Satellite photos published by the Institute for Science and International Security (ISIS) appear to show that North Korea is building a new atomic reactor. While the North Korean regime may claim the small (25 to 30 megawatt-electric) experimental atomic reactor is for "peaceful" electricity generation, questions are swirling as to whether the enriched uranium needed to fuel the reactor will enable North Korea the ability to master enriching uranium to weapons-grade. Another potential risk is that North Korea could extract plutonium from the new reactor's irradiated nuclear fuel, providing another pathway to -- and plutonium supply for -- atomic weaponry. It was this reprocessing path that North Korea took -- extracting plutonium from irradiated nuclear fuel at a research reactor -- to test fire its first two nuclear weapons, in 2006 and 2009. As with the Iranian and North Korean regimes, any government could divert its nuclear power activities -- via enrichment or reprocessing -- into nuclear weapons development.

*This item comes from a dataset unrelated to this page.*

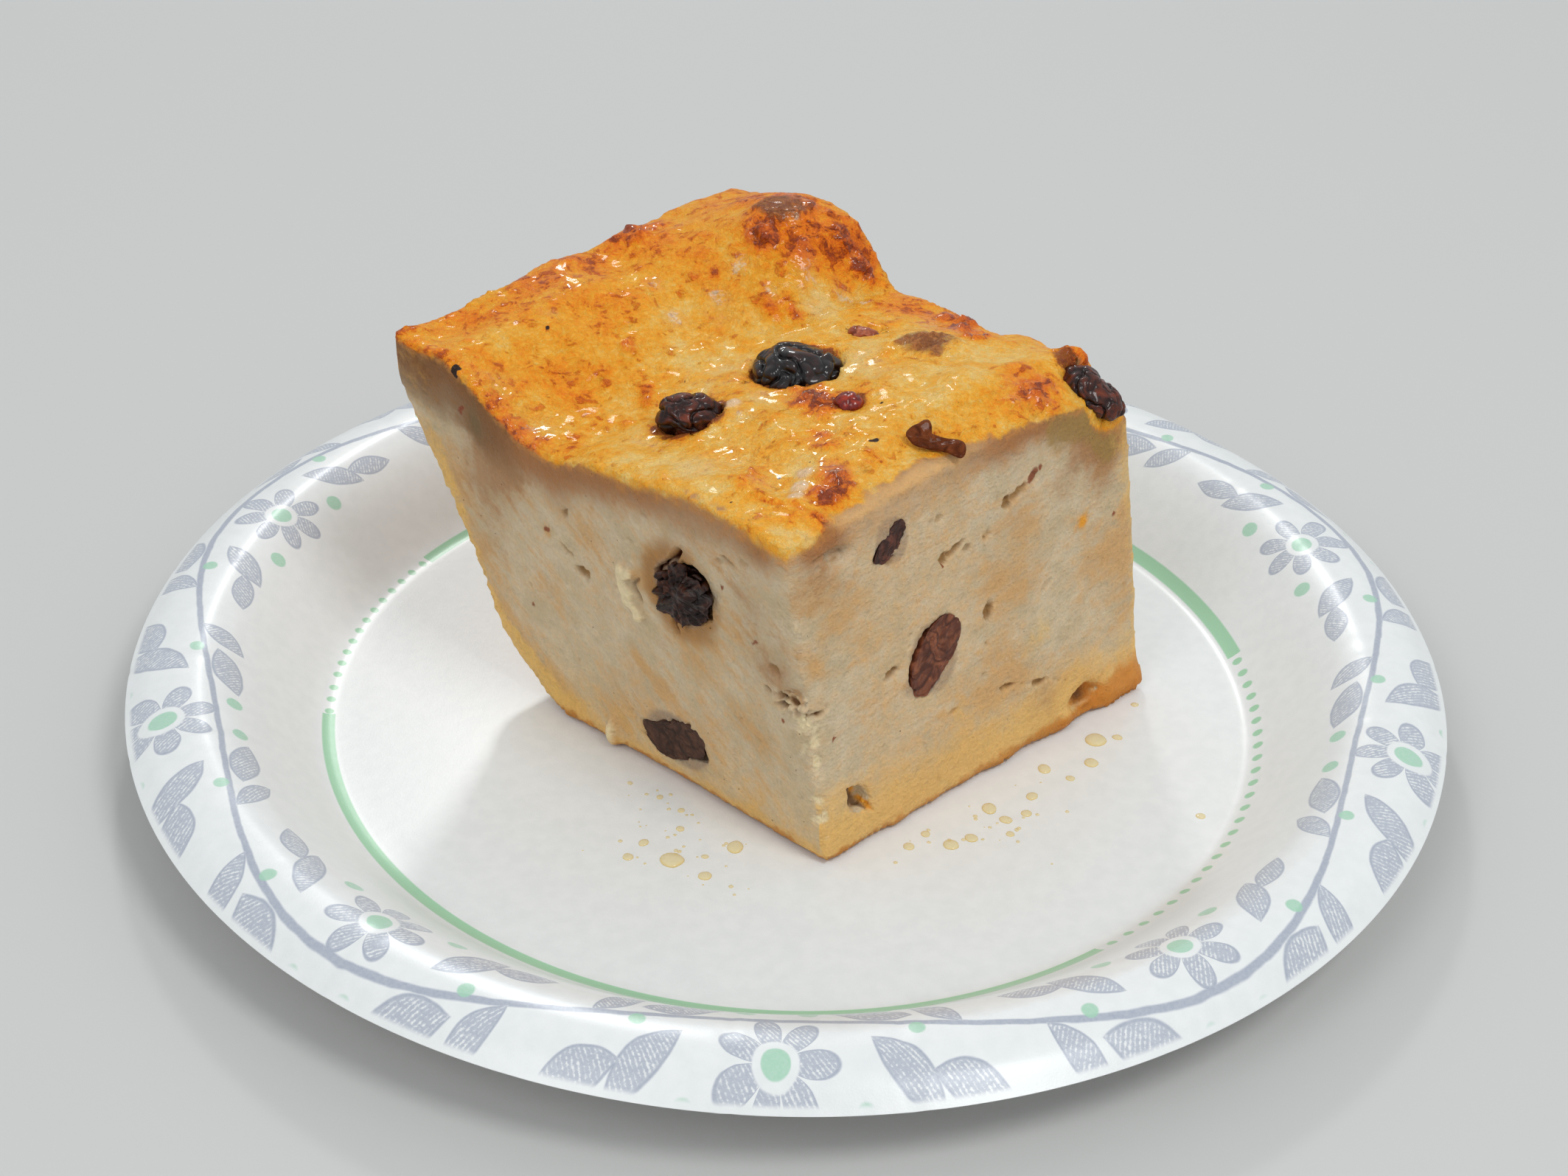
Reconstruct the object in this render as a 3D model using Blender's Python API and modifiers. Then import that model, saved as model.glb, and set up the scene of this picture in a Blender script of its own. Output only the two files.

START ratification in jeopardy in Senate

Minority Whip, Senator Jon Kyl (R-AZ) is attempting to block ratification of the START (Strategic Arms Reduction Treaty) after an agreement on the treaty was signed by the President Obama and Dimitry Medvedev in April.  Kyl claims there is not enough time during the current lame duck session of Congress, but skeptics point out that delaying the vote until the new Senate is seated gives the Republicans six more seats than currently which could boost Kyl's real agenda to garner billions more for nuclear weapons production as a "quid pro quo" for START ratification. Is Kyl playing politics? Or even jeopardizing national security as many experts in the field have stated, according to a document from the Center for Arms Control and Non-Proliferation? The fact that START ratification is a top priority for the Obama administration - which is continuing to push for a vote despite Kyl's opposition - is considered another strong motivation for Republicans to block or dilute the effort.  According to the Union of Concerned Scientists, the Obama administration has already cow-towed to some of Kyl's demands, revising its 10-year budget for nuclear weapons with an increase in spending of "$4.1 billion over the next 5 years, over and above the more than $80 billion that the Obama administration already pledged for nuclear weapons (not including delivery vehicles) over the next ten years." START would shrink the U.S. and Russian arsenals of strategic warheads, and revive on-the-ground inspections that ceased when a previous treaty expired nearly a year ago.